Organismos vivos, os micélios formam um emaranhado de microscópicos filamentos de células. Em constante crescimento, embaixo da terra, alimentam os fungos. E, agora, também os humanos, graças aos avanços da biotecnologia.
Como a estrutura dessa vasta rede radicular é semelhante ao tecido muscular de peixes e frutos do mar, os inovadores do ecossistema agrifoodtech têm se dedicado à criação de salmão, atum, bacalhau, robalo e vieiras à base da raiz, em especial a dos cogumelos.
Quase um terço de todos os estoques pesqueiros globais monitorados são super explorados e quase dois terços estão sendo pescados com o rendimento máximo sustentável. Até 2050, a procura por alimentos vindos do mar deve dobrar.
Mas, mantido o ritmo atual de exploração, os ecossistemas marinhos, em dez anos, podem colapsar, alertam os analistas da FAO, a agência da Organizações das Nações Unidas (ONU) para alimentação e agricultura.
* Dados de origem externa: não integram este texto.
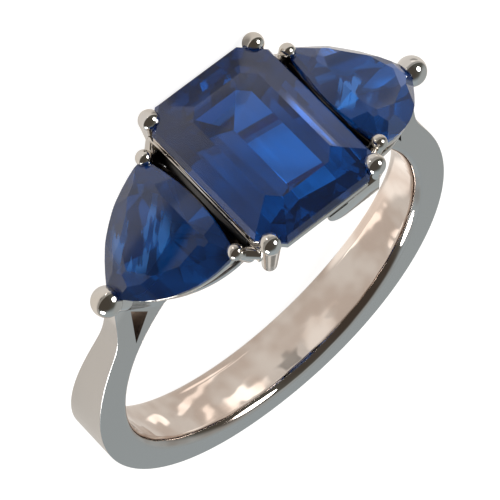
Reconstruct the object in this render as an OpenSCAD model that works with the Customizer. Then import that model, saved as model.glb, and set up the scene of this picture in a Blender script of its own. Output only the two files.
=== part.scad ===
// Three stone ring: a step cut centre sapphire between two trillion cut sapphires,
// claw set on a tapered shank with split shoulders.
// Lengths are in millimetres. The ring is drawn around its finger hole: X runs across the
// finger, Y along it and Z up through the centre stone. lie_on_side() then rests it on a table,
// with the origin on the table below the middle of the whole ring.

/* [Finger hole] */
// Radius of the finger hole
hole_r = 8.5; // [7.5:0.1:10]
// Radial thickness of the gallery that closes the hole under the stones
bridge_t = 0.6; // [0.5:0.1:0.9]
// Width of each end of the gallery, along the finger
bridge_w = 0.9; // [0.7:0.1:1.2]
// Width of the gallery under the centre stone, where it splits into two rails
gallery_w = 3.7; // [3:0.1:4.2]
// Width of each of those two rails
gallery_rail_w = 0.45; // [0.4:0.05:0.7]

/* [Shank] */
// Width of the shank at the bottom, along the finger
shank_w = 3.1; // [2.6:0.1:3.6]
// Width of the shoulders at their tops
shoulder_w = 0.55; // [0.5:0.05:0.8]
// Radial thickness of the shank at the bottom
shank_t = 1.29; // [1.1:0.01:1.6]
// Extra radial thickness at the sides
side_swell = 0.41; // [0:0.01:0.6]
// Distance from the middle to the straight outside of a shoulder
shoulder_x = 8.45; // [8.3:0.05:8.7]
// Height of the top of a shoulder above the middle of the hole
shoulder_z = 9.1; // [8.8:0.1:9.3]

/* [Shoulder window] */
// Distance of the window's outer edge from the middle
window_x = 7.66; // [7.5:0.02:7.8]
// Height of the window's lower corner
window_low_z = 5.05; // [4.8:0.05:5.4]
// Height of the window's upper outer corner
window_high_z = 7.67; // [7.4:0.01:7.9]
// Width of the window along its upper edge, measured across the finger
window_w = 0.84; // [0.6:0.02:1]

/* [Centre stone] */
// Width of the centre stone across the finger
centre_w = 6.5; // [6:0.1:6.6]
// Length of the centre stone along the finger
centre_l = 8.55; // [8:0.05:8.8]
// Height of the centre stone's girdle above the middle of the hole
centre_z = 12.8; // [12.7:0.05:13]
// Crown height from the girdle to the table
centre_crown = 0.88; // [0.7:0.02:1]
// Pavilion depth from the girdle to the keel
centre_depth = 3.1; // [2.8:0.1:3.2]
// Length of the keel, the edge where the long sides of the pavilion meet
keel_l = 3.6; // [2:0.1:4]
// Cut corner as a share of the half width
centre_corner = 0.3; // [0.2:0.02:0.36]

/* [Side stones] */
// Distance between neighbouring corners of a side stone
side_chord = 6.0; // [5.6:0.1:6.1]
// Bulge of the two outer edges
side_bulge = 0.84; // [0.6:0.02:0.9]
// Bulge of the edge beside the centre stone
side_inner_bulge = 0.45; // [0.3:0.05:0.5]
// Distance of the inner corners from the middle, across the finger
side_x = 4.02; // [3.95:0.01:4.2]
// Height of the inner corners above the middle of the hole
side_z = 12.15; // [12:0.05:12.3]
// Slope of a side stone, down towards its tip
side_slope = 32; // [28:1:34]
// Crown height of a side stone
side_crown = 0.62; // [0.5:0.02:0.7]
// Pavilion depth of a side stone
side_depth = 2.3; // [2:0.1:2.4]
// Height of the flat girdle of every stone
girdle_t = 0.1; // [0.06:0.02:0.16]

/* [Claws and rails] */
// Radius of the centre claws' rounded tips
centre_claw_r = 0.49; // [0.45:0.01:0.52]
// Radius of the centre claws at their feet
centre_foot_r = 0.34; // [0.3:0.01:0.45]
// Radius of the side stones' small inner tips
small_claw_r = 0.38; // [0.34:0.01:0.42]
// Radius of the claw tip at a shoulder
tip_claw_r = 0.7; // [0.6:0.02:0.75]
// Height of the rails under the girdles
rail_h = 0.35; // [0.25:0.05:0.45]
// Thickness of the rails and of the walls below them
rail_t = 0.35; // [0.3:0.05:0.4]
// Depth of the side stones' lower rails at the centre stone, below their girdles
lower_rail_drop = 1.05; // [0.9:0.05:1.2]
// Depth of the walls below the centre stone's rail
wall_h = 1; // [0.8:0.05:1.2]
// Gap between a stone and the metal
stone_gap = 0.03; // [0.02:0.01:0.06]

/* [Hidden] */
$fn = 64;
metal = "#c9c9c6";
sapphire = "#14204f";
eps = 0.01;

// Distance of the centre stone's table from its girdle, seen from above.
table_inset = 1.44;

// Claw places, as centres of the rounded tips and of the feet.
centre_tip = [centre_w / 2 - 0.35, centre_l / 2 - 0.38, centre_z + 0.16];
centre_foot = [centre_tip.x - 0.25, centre_tip.y - 0.3, centre_z - 2.3];
small_tip = [side_x - 0.08, side_chord / 2 - 0.05, side_z + 0.1];
side_reach = side_chord * sqrt(3) / 2;
tip_out = side_reach + 0.24;
shoulder_tip = [side_x + tip_out * cos(side_slope), 0, side_z - tip_out * sin(side_slope)];

// Rails start a little below the girdles, and the side stones' lower rails rise to meet them.
rail_gap = 0.1;
rail_low = centre_z - girdle_t / 2 - rail_gap - rail_h;
lower_rail_rise = 10;

// How gently the swelling starts at the bottom, and how gently it runs into the shoulders.
swell_start = 0.2;
shoulder_blend = 0.5;

// The ring lies on two centre claws and on the lower back edge of the shank.
bottom_r = outer_r(0);
rest_rise = centre_tip.z + bottom_r;
rest_step = centre_tip.y - shank_w / 2;
lean = atan(rest_step / rest_rise) + asin(centre_claw_r / norm([rest_rise, rest_step]));
rest_drop = shank_w / 2 * cos(lean) + bottom_r * sin(lean);
head_reach = (centre_z + centre_crown) * cos(lean) + (centre_l / 2 - table_inset) * sin(lean);
shank_reach = bottom_r * cos(lean) + shank_w / 2 * sin(lean);

function smooth_max(a, b, blend) = (a + b + sqrt((a - b) ^ 2 + blend ^ 2)) / 2;
function polar(r, a) = [r * sin(a), -r * cos(a)];
function mirrored(points) = [for (i = [len(points) - 1:-1:0]) [-points[i].x, points[i].y]];

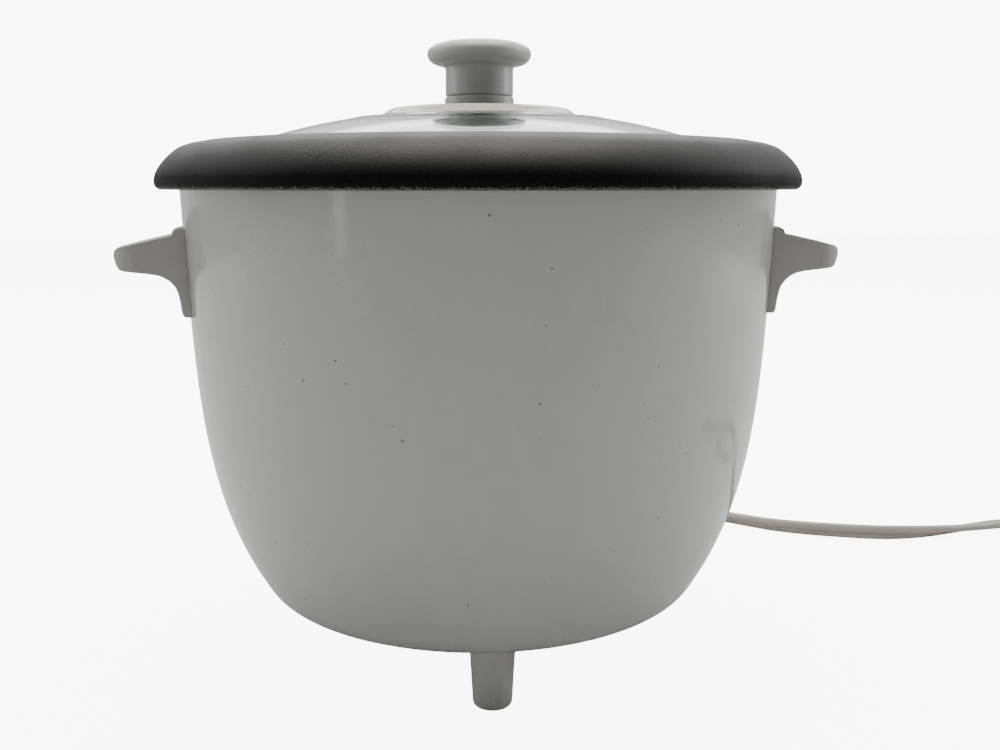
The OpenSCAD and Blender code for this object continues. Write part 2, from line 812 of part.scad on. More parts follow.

Em tempos de urgência climática, aumento exponencial da população e demanda crescente por comida, os peixes e frutos do mar feitos de micélio acenam com a promessa de um futuro mais sustentável, resiliente e inclusivo.
Para alguns analistas, os novos produtos superam os produzidos a partir dos ingredientes tradicionais da indústria plant-based. Proporcionariam uma textura e suculência mais próximas de suas contrapartes animais do que as proteínas obtidas da ervilha ou da soja, por exemplo.
Fundada em 2022, em Berlim, a foodtech alemã Esencia Foods acaba de apresentar seus primeiros cortes peixe branco à base de micélio, na Anuga, uma das maiores feiras de gastronomia do mundo, encerrada em 11 de outubro, na cidade de Colônia.
Liderada pelo cientista da alimentação e chef Bruno Scocozza e pelo estrategista de negócios Hendrik Kaye, atual CEO, a startup desenvolveu uma tecnologia capaz de replicar os teores de proteínas, fibras e ômega 3 encontrados nos peixes de verdade.
Desde a fundação, a Esencia Foods levantou cerca de meio milhão de dólares, em uma rodada seed liderada pelos fundos de VC Big Idea, Entrepreneur First, Serpentine Ventures e Plug and Play.
Outra foodtech focada no micélio que também tem atraído a atenção dos capitalistas de risco é a americana Aqua Cultured Foods. Fundada em 2021, em Chicago, por Anne Palermo e Brittany Chibe, a foodtech arrecadou recentemente US$ 5,5 milhões, junto à empresa Stray Dog Capital, especializada em investimentos em proteínas alternativas.
Espécie de catadores seletivos de lixo, os micélios usam a fermentação para decompor a matéria orgânica, presente no solo, e, assim, alimentar os fungos. E é, nesse processo de circularidade, que as startups de tecnologia alimentar se inspiram para produzir novos ingredientes.
Com os progressos nos conhecimentos sobre microbiologia e genética, a ciência consegue hoje programar os fungos para que funcionem como miniusinas de proteínas, gorduras, óleos, enzimas, pigmentos, aromatizantes e texturizantes, entre outros.
A fórmula desenvolvida pela Aqua produz cortes similares aos do atum, peixe branco, lula e camarão. A semelhança com as proteínas de origem animal se dá não apenas no valor nutricional, mas também na aparência, textura, aroma e sabor.
Essa é uma condição sine qua non para atrair os flexitarianos, aquela turma que até topa aumentar o consumo de frutas, verduras e legumes, sem, no entanto, abrir mão, de vez em quando, das proteínas de origem animal.
Ultraconectados, mais conscientes sobre o impacto da produção de alimentos sobre o meio ambiente e, consequentemente, mais exigentes, os novos consumidores impulsionam a indústria plant-based.
Só o mercado global de peixes e frutos do mar feitos de plantas foi avaliando em US$ 42,1 milhões, em 2021. Até 2031, deve bater US$ 1,3 bilhão, a uma elevada taxa de crescimento anual composta de 42%.